One potential increase in SEPS’s reinvestigation workload could occur because the timeframes established by HSPD-12 for renewing identification cards do not coincide with existing OPM requirements for background reinvestigations. HSPD-12 guidelines require that identification cards be renewed no more than 5 years after issuance, whereas OPM’s standards consider a reinvestigation to be current if it is initiated within 5 years after the previous background investigation was completed. Therefore, an employee’s HSPD-12 identification card must be recertified before SEPS is required to complete a reinvestigation. SEPS officials told us that the possibility of requiring a reinvestigation before an HSPD-12 identification card is renewed had not been ruled out as of July 2005. However, if SEPS conducts these actions separately, the number of cases SEPS will have to track and manage each year will increase.63 Conversely, if the decision is made to conduct reinvestigations early so that they are completed concurrent with the HSPD-12 recertification, that would effectively shorten the reinvestigation cycle, which would in turn result in an increase in the number of reinvestigations that SEPS would have to conduct each year.
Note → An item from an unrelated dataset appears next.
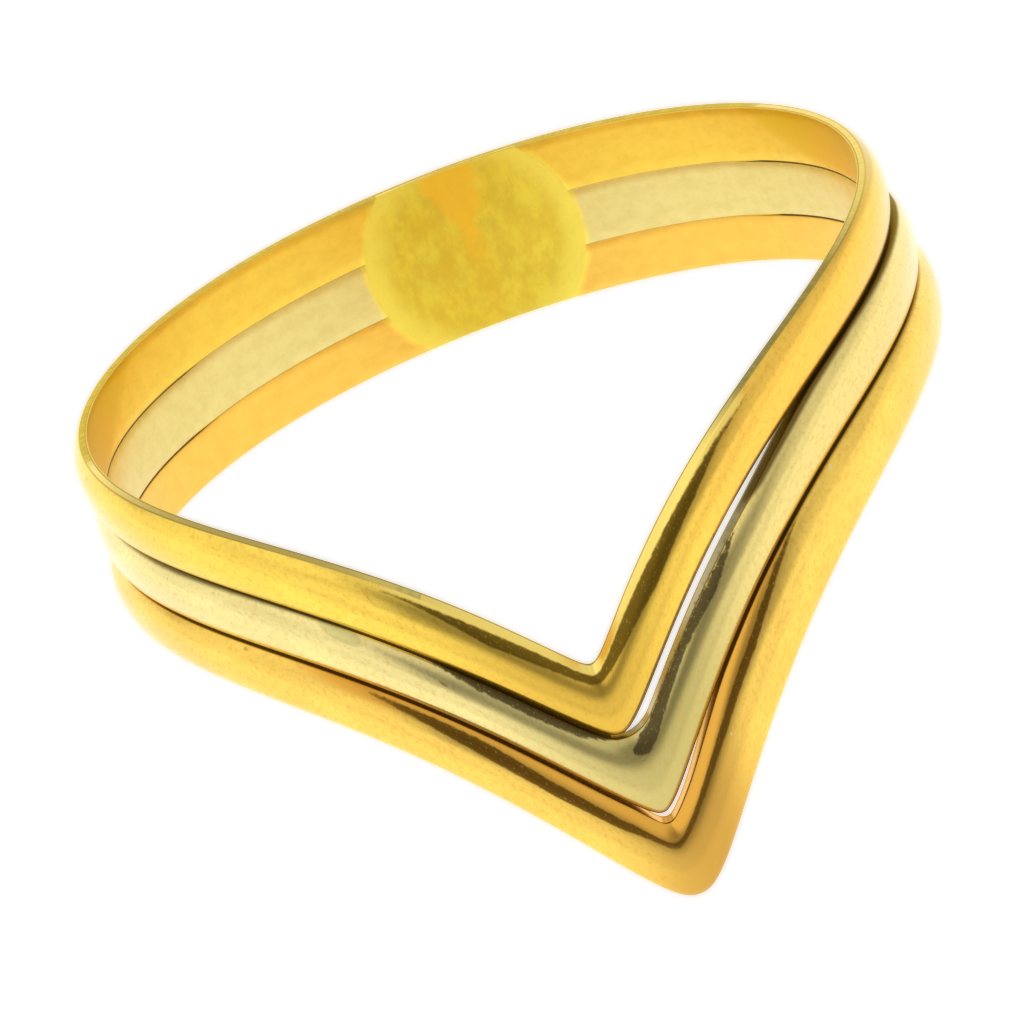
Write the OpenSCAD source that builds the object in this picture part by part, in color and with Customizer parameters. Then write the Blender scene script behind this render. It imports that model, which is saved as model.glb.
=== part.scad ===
// Wedding ring of three nested wishbone bands in three colours of gold.
// Each band runs level round the back of the finger and dips to a sharp V at the front.
// The bands are soldered together at the back. The ring lies as it rests on a table: on the
// point of its V and on its lower edge at the back, leaning a little to its heavier side.

/* [Finger] */
// Inner diameter of the ring
finger_d = 17; // [15:0.5:20]

/* [Bands] */
// Width of the upper band at the back
upper_w = 1.25; // [1:0.05:1.6]
// Width of the middle band at the back
middle_w = 1.26; // [1:0.05:1.6]
// Width of the lower band at the back
lower_w = 1.05; // [0.9:0.05:1.6]
// Thickness of the upper band at its edges
upper_edge_t = 0.2; // [0.2:0.02:0.4]
// Thickness of the middle band at its edges
middle_edge_t = 0.28; // [0.24:0.02:0.4]
// Thickness of the lower band at its edges
lower_edge_t = 0.38; // [0.24:0.02:0.4]
// Height of the domed outside over the edges
dome_h = 0.23; // [0.05:0.01:0.3]
// How much thicker the middle and the lower band are on the right, and thinner on the left
side_lean = 0.08; // [0:0.01:0.14]
// How much thicker all the bands are at the back
back_swell = 0.14; // [0:0.01:0.2]
// Gap along the seams between the bands
seam_gap = 0.04; // [0.02:0.01:0.08]

/* [Wishbone] */
// Drop of the top edge from the back to the point of the V
v_drop = 5.7; // [3:0.1:7]
// Upright height of the upper band at its point
upper_tip_h = 1.6; // [1.4:0.05:2]
// Upright height of the middle band at its point
middle_tip_h = 1.9; // [1.6:0.05:2.4]
// Upright height of the lower band at its point
lower_tip_h = 1.9; // [1.6:0.05:2.4]
// Open slit between the upper and the middle band on the right arm
arm_slit = 0.24; // [0:0.01:0.3]
// Open slit between the middle and the lower band at the point
point_slit = 0.15; // [0:0.01:0.25]

/* [Solder] */
// Diameter of the round solder patch on the inside at the back
patch_d = 4.7; // [3:0.1:5.5]
// Thickness of the solder patch
patch_t = 0.16; // [0.1:0.01:0.16]
// Angle on each side of the back over which solder fills the seams
solder_arc = 50; // [20:5:60]

/* [Hidden] */

bore_r = finger_d / 2;
back_h = upper_w + middle_w + lower_w;
EDGE_T = [upper_edge_t, middle_edge_t, lower_edge_t];
LEAN = [0, side_lean, side_lean];

// Seam lines of the stack from its top edge to its bottom edge, one row each.
// Each line falls from its depth at the back to its depth at the point by
// exp(-(angle / spread) ^ power), with the angle measured round the finger from its corner.
// Columns: depth at the back, depth at the point, spread of the left arm, spread of the
// right arm, power, angle of the corner, rounding of the corner; angles in degrees.
BACK = 0;
POINT = 1;
LEFT = 2;
RIGHT = 3;
POWER = 4;
CORNER = 5;
ROUND = 6;
SEAMS = [
    [0, v_drop, 29.2, 27.2, 1.07, -1.1, 1.0],
    [upper_w, v_drop + upper_tip_h, 29.6, 27.3, 1.15, -0.7, 1.5],
    [upper_w + middle_w, v_drop + upper_tip_h + middle_tip_h, 29.6, 27.2, 1.18, 0.9, 0.8],
    [back_h, v_drop + upper_tip_h + middle_tip_h + lower_tip_h, 28.8, 28.4, 1.15, 1.6, 3.0],
];
// Angle each side of a corner over which the left arm's spread turns into the right arm's
spread_blend = 8;

// Slits under the first and the second seam line, one row each.
// Columns: extra gap, and the angles where it starts to open, is open, starts to close, is closed.
SLIT_GAP = 0;
OPENING = 1;
OPEN = 2;
CLOSING = 3;
CLOSED = 4;
SLITS = [
    [arm_slit, -1, 4, 24, 46],
    [point_slit, -3, 2, 5, 16],
];

// The level part of each band, past this angle from the point, is bored to the finger's round.
// Inside the V the swept inner wall itself stands a hair wider than the bore.
bored_from = 44;
bore_stock = 0.15;
bore_relief = 0.01;
bore_fn = 180;
// Angles from the point between which the bands swell to their thickness at the back
swell_from = 100;
swell_to = 160;

// Half of the sections round a band; they crowd together at the point
half_sections = 72;
// Share of even spacing in the sections' angles, the rest being cubic
even_share = 0.35;
// Facets over the domed outside
dome_facets = 9;
facet_turn = 180 / dome_facets;

// The solder
solder_gap = 0.02;
seam_fill_w = 0.1;
seam_fill_rise = 0.02;
patch_shift = 0.25;
patch_middle = back_h / 2;

// Corner i of a band's section, counted from its edge: its place across the width and its height
function shoulder(n, width, i) =
    [width * (1 - cos(i * facet_turn)) / 2, EDGE_T[n] + dome_h * sin(i * facet_turn)];

// The resting pose. The ring stands on the point's inner corner and on the lower band's
// shoulder at the back, and leans over to the right, where thicker bands make it heavier.
roll_per_lean = 30;
level_rounds = 4;
point_depth = SEAMS[3][POINT];
point_turn = SEAMS[3][CORNER] + 0.6;
resting = shoulder(2, lower_w, 1);
foremost = shoulder(2, lower_tip_h, 1);
rearmost = shoulder(0, upper_w, 2);
rest_roll = roll_per_lean * side_lean;
heel_turn = 7;
heel_sag = 0.006;
heel_r = bore_r + resting[1] + swell(2, 180 - heel_turn);
heel_depth = back_h - resting[0] + heel_sag;

// How far the round heel at the back reaches down by its slope, at a tilt, before the roll
function heel_reach(tilt) = heel_r * sqrt(pow(tan(rest_roll), 2) + pow(sin(tilt), 2));

// Tilt at which point and heel are level, found in a few rounds from a first value
function level_tilt(tilt, rounds) =
    rounds == 0 ? tilt : level_tilt(
        asin(
            ((point_depth - heel_depth) * cos(tilt) + bore_r * sin(point_turn) * tan(rest_roll)
            - heel_reach(tilt) + heel_r * sin(tilt)) / (bore_r + heel_r)),
        rounds - 1);

rest_tilt = level_tilt(20, level_rounds);
rest_drop = heel_reach(rest_tilt) * cos(rest_roll) + heel_depth * cos(rest_tilt) * cos(rest_roll);
front_y = -(bore_r + foremost[1]) * cos(rest_tilt) - (point_depth - foremost[0]) * sin(rest_tilt);
back_y = (bore_r + rearmost[1] + back_swell) * cos(rest_tilt) - rearmost[0] * sin(rest_tilt);
side_depth = (back_h - lower_w / 2) * cos(rest_tilt);
middle_x = side_lean * cos(rest_roll) - side_depth * sin(rest_roll);

function clamp01(x) = min(1, max(0, x));
function smooth(x) = clamp01(x) * clamp01(x) * (3 - 2 * clamp01(x));

// Angle round the finger from the point of the V for a place t from -1 to 1
function section_angle(t) = 180 * (even_share * t + (1 - even_share) * pow(t, 3));

// Height of a seam line at an angle round the finger
function corner_turn(row, a) = sqrt(pow(a - row[CORNER], 2) + pow(row[ROUND], 2)) - row[ROUND];
function arm_spread(row, a) =
    row[LEFT] + (row[RIGHT] - row[LEFT]) * smooth(0.5 + (a - row[CORNER]) / (2 * spread_blend));
function seam_z(row, a) =
    -row[BACK] - (row[POINT] - row[BACK])
    * exp(-pow(corner_turn(row, a) / arm_spread(row, a), row[POWER]));

// Height of the opening under a seam line: the plain gap, and a slit where one shows
function slit_z(row, a) =
    row[SLIT_GAP]
    * smooth((a - row[OPENING]) / (row[OPEN] - row[OPENING]))
    * smooth((row[CLOSED] - a) / (row[CLOSED] - row[CLOSING]));
function band_top(n, a) = seam_z(SEAMS[n], a) - (n == 0 ? 0 : seam_gap + slit_z(SLITS[n - 1], a));
function band_bottom(n, a) = seam_z(SEAMS[n + 1], a);

// Extra thickness of a band at an angle round the finger, over its thickness at the front
function swell(n, a) =
    LEAN[n] * sin(a) + back_swell * smooth((abs(a) - swell_from) / (swell_to - swell_from));

// Section of a band: how far down its width and how far out from the finger each corner is
function inner_rise(a) = abs(a) > bored_from ? -bore_stock : bore_relief;
function section(n, a) = concat(
    [[1, inner_rise(a)], [0, inner_rise(a)]],
    [for (i = [0 : dome_facets])
        let (corner = shoulder(n, 1, i))
            [corner[0], corner[1] + swell(n, a)]]
);

function band_point(n, a, corner) = [
    (bore_r + corner[1]) * sin(a),
    -(bore_r + corner[1]) * cos(a),
    band_top(n, a) + (band_bottom(n, a) - band_top(n, a)) * corner[0],
];

// Solid of a band before the finger hole is bored: its section swept once round the finger
module band_blank(n) {
    sections = 2 * half_sections;
    corners = len(section(n, 0));
    polyhedron(
        points = [
            for (i = [0 : sections - 1])
                let (a = section_angle((i + 0.5) / half_sections - 1))
                    for (corner = section(n, a)) band_point(n, a, corner)
        ],
        faces = [
            for (i = [0 : sections - 1])
                let (here = i * corners, next = ((i + 1) % sections) * corners)
                    for (k = [0 : corners - 1])
                        let (m = (k + 1) % corners)
                            for (face = [
                                [here + k, here + m, next + m],
                                [here + k, next + m, next + k],
                            ]) face
        ]
    );
}

module finger_bore() {
    translate([0, 0, -2 * point_depth])
        cylinder(h = 4 * point_depth, r = bore_r, $fn = bore_fn);
}

// Round patch inside the back of the bands, larger all round by grow
module patch_shape(grow) {
    intersection() {
        translate([0, 0, -back_h - grow])
            cylinder(h = back_h + 2 * grow, r = bore_r + patch_t + grow, $fn = bore_fn);
        translate([patch_shift, 0, -patch_middle])
            rotate([-90, 0, 0])
                cylinder(h = 2 * bore_r, d = patch_d + 2 * grow, $fn = 96);
    }
}

// Ring segment that fills a seam round the back, larger all round by grow
module seam_fill_shape(depth, grow) {
    fill_h = seam_fill_w + 2 * grow;
    fill_reach = bore_stock + middle_edge_t + back_swell + seam_fill_rise + grow;
    rotate([0, 0, 90 - solder_arc])
        rotate_extrude(angle = 2 * solder_arc, $fn = bore_fn)
            translate([bore_r - bore_stock, -depth - (seam_gap + fill_h) / 2])
                square([fill_reach, fill_h]);
}

module solder_shape(grow) {
    patch_shape(grow);
    seam_fill_shape(upper_w, grow);
    seam_fill_shape(upper_w + middle_w, grow);
}

module band(n) {
    difference() {
        band_blank(n);
        finger_bore();
        solder_shape(solder_gap);
    }
}

// Turns the ring from its finger's frame to the way it rests, with the floor at z = 0
module rest() {
    translate([-middle_x, -(front_y + back_y) / 2, rest_drop])
        rotate([0, rest_roll, 0])
            rotate([-rest_tilt, 0, 0])
                children();
}

module upper_band() {
    color("gold") rest() band(0);
}

module middle_band() {
    color("antiquewhite") rest() band(1);
}

module lower_band() {
    color("goldenrod") rest() band(2);
}

module solder_joint() {
    color("khaki") rest() difference() {
        solder_shape(0);
        finger_bore();
    }
}

upper_band();
middle_band();
lower_band();
solder_joint();
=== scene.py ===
import math

import bpy
import numpy as np
from bpy.props import FloatProperty, FloatVectorProperty, PointerProperty
from mathutils import Matrix, Vector


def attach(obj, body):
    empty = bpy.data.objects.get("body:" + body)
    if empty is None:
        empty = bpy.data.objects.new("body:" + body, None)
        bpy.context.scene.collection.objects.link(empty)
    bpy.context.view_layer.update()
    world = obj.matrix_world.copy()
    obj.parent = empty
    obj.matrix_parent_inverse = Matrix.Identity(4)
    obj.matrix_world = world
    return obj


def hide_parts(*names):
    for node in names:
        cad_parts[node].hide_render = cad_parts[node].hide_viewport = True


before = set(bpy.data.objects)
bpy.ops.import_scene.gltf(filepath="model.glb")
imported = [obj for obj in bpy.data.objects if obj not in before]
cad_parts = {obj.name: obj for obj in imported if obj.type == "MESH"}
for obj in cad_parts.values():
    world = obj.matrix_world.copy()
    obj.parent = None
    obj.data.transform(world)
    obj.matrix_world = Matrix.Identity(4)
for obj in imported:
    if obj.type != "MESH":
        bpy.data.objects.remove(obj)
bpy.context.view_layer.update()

bl_info = {
    "name": "Three-colour wishbone wedding ring",
    "version": (1, 0, 0),
    "blender": (4, 5, 0),
    "location": "View3D > Sidebar > Wishbone Ring",
    "description": "Dresses the solids of a three-colour wishbone ring as polished gold bands",
    "category": "Object",
}

MM = 0.001


def table(columns, *rows):
    """Rows as dictionaries by the names of the columns."""
    names = columns.split()
    return [dict(zip(names, row)) for row in rows]


# The three bands, one row each.
# Columns: node, slot, edge thickness, extra thickness on the right, bevel of the upper edge
# face at the point.
BANDS = table(
    "node slot edge lean bevel",
    ("upper_band", "yellow_gold", 0.20, 0.00, 0.16),
    ("middle_band", "white_gold", 0.28, 0.08, 0.04),
    ("lower_band", "warm_gold", 0.38, 0.08, 0.04),
)
# Shape of the seam lines from the top edge to the bottom edge of the stack, one row each.
# Columns: spread of the left arm, spread of the right arm, power, corner angle, rounding.
SEAM_SHAPE = table(
    "left right power corner round",
    (29.2, 27.2, 1.07, -1.1, 1.0),
    (29.6, 27.3, 1.15, -0.7, 1.5),
    (29.6, 27.2, 1.18, 0.9, 0.8),
    (28.8, 28.4, 1.15, 1.6, 3.0),
)
SPREAD_BLEND = 8.0  # degrees each side of a corner over which the spreads blend
# Slits under the first and the second seam line: extra gap and the four angles of its run.
SLITS = table(
    "gap opening open closing closed",
    (0.24, -1, 4, 24, 46),
    (0.15, -3, 2, 5, 16),
)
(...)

Oversight of Contractors. Our review of the SEPS oversight program found that it will have to be expanded if it is to cover components’ compliance with all HSPD-12 requirements regarding contractors. Staff from SEPS and the OCIO confirmed that HSPD-12 requirements will extend to certain contractors who are currently investigated and hired at the local level without centralized oversight. At present, SEPS obtains no case processing information on contractors hired locally by components. CRS security staff told us that when they visit a site that has locally-hired contractors, they request a roster and check the files kept on site. CRS will also talk to the General Services Administration about shared contract staff, such as janitors.64 The lack of a central Department-wide database prevents SEPS from easily identifying whether contractors from sites it has not visited have received the proper background check or even whether they are still employed.